Iemma had no mandate whatsoever for privatising electricity. He did not mention it once during the 2007 campaign and then from out of nowhere made it his central legacy. If electricity privatisation had’ve been on the cards Labor would not have won 2007, let alone 2011.
Likewise it was not Robbo’s fault for opposing privatisation based on the virtually unanimous demands of his entire membership base and the party rank and file. Indeed the real treason would have been for him to betray them as their representative so as to prop up an already flagging Premier and a Treasurer who, despite his many charms, literally spat at conference delegates.
In truth the wheels were already falling off the Iemma Government. While it looks positively Rolls Royce compared to the administrations that were to come, the fact is that the dream team of Mike Kaiser and Eamonn Fitzpatrick had left the building and been replaced by a bunch of advisers who were green at best and laughably incompetent at worst.
At one point while I was in the gallery I remember asking a senior communications staffer to give me a list of things that would be able to go ahead thanks to the electricity sale or be at risk if it fell over. “For God’s sake, tell the public what they are getting for their money,” I said, in retrospect as much for his sake as mine.
This person, whom I won’t name out of pity, either couldn’t or wouldn’t do it. It was like a door to door salesman telling customers over and over again to give him 50 bucks but never revealing what he was selling.
The message should have been “Would you prefer this crappy old generator you never even knew you had or two brand new train lines?” Instead it was “We’re going to sell-off your assets even though we never told you about it – oh, and we’re going to keep all the money for an election slush fund.”
It was criminally incompetent communications management and from that moment on the Government was dead in the water.
If anything it was not opposition to the power sale that killed the Government, it was its botched attempt to do it in the first place.
Which brings us back to the NSW Right.
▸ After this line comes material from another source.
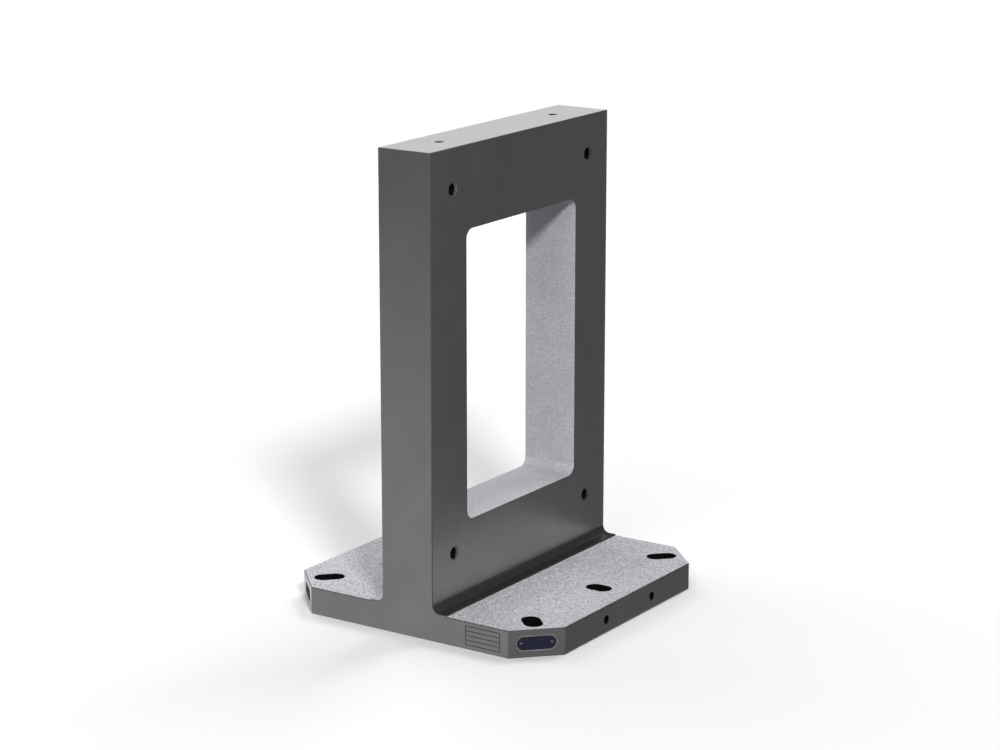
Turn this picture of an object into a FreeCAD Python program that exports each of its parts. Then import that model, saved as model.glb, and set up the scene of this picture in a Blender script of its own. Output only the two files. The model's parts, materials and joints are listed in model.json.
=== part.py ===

The primary strength of this almighty political apparatus has never been its adherence to bold or reformist political ideology, as an uncharacteristically wistful Paul Keating suggested this week, but its ruthless and absolute discipline.
In fact the primary role of the Right has been to win elections with populist policies while quietly advancing the interests of its support base – which, thank heavens for small mercies, includes a lot of people who genuinely need support.
A key part of this is to efficiently kill off the more lunatic pursuits of the Left, while still allowing their bleeding heart ministers to dole out enough money to teachers, nurses, housos and immigrants so that if an alien lands on Earth it can tell the difference between them and the Liberals.
And another part of that discipline is not being caught with your pants down and your wang in your hands as so many MPs and ministers, overwhelmingly from the Right, were latterly prone to do.
So did people vote down Labor because Morris Iemma was denied the chance to sell a bunch of generators the public overwhelmingly wanted him to keep? Of course not.
People voted down Labor because Iemma could not control his party, his party could not control him and neither could control the orgy of MPs and ministers behaving like spoiled mini-Neros because the little brats never knew what it took to get power in the first place.
They are the inevitable effluent byproduct of an animal so tough, so wiley and so well built that it lived longer than it ought have.
In the inevitable navel-gazing that will follow this routing various voices will declare that the party lost its way because it lacked principle. Ironically this will be claimed by both sides of the electricity debate, thus proving the farce of the argument.
The fact is the only principle the NSW Right has consistently adhered to is “Win at all costs”. It believes, quite rightly, that other principles are pointless unless this first one is achieved. Unfortunately if you do win, though, you need something to do.
This is a party that stayed in power so long it ran out of ideas, and then money, and then the will to live.
If Labor had’ve lost in 2007 when it was supposed to, it would be odds on to return to power at the next election. As it stands now Labor will be out of power for at least three terms in NSW – as federal Labor was after 1996 – because of the toughness and dexterity of leaders like Carr and Keating, who maintained such leadership and discipline they each won an election they probably shouldn’t have.
But over the course of their departure – and the loss of the master enforcer Graham Richardson – in the mid-1990s to mid-2000s two things happened: Sussex St became infused with a parade of political carpetbaggers who swapped intellect and instinct for fundraising and focus groups and whose one trick up the sleeve was to knife leaders who dipped in the polls; and the Parliament became flush with inexperienced MPs thinly disguised as ministers and staffers who were literally just out of school.
The party simply ran out of talent.
And so Saturday’s wipeout is no great tragedy for Labor. Rather, like the Great Flood, it is a necessary and long overdue purging made necessary by their own hubris and wickedness.
Labor’s scandals were outrageous and their transport inertia was criminal and yet neither of these two prongs in the pitchfork would have gleamed as they did were it not for them holding power so long. They governed as Othello loved: Not too wisely, but too well.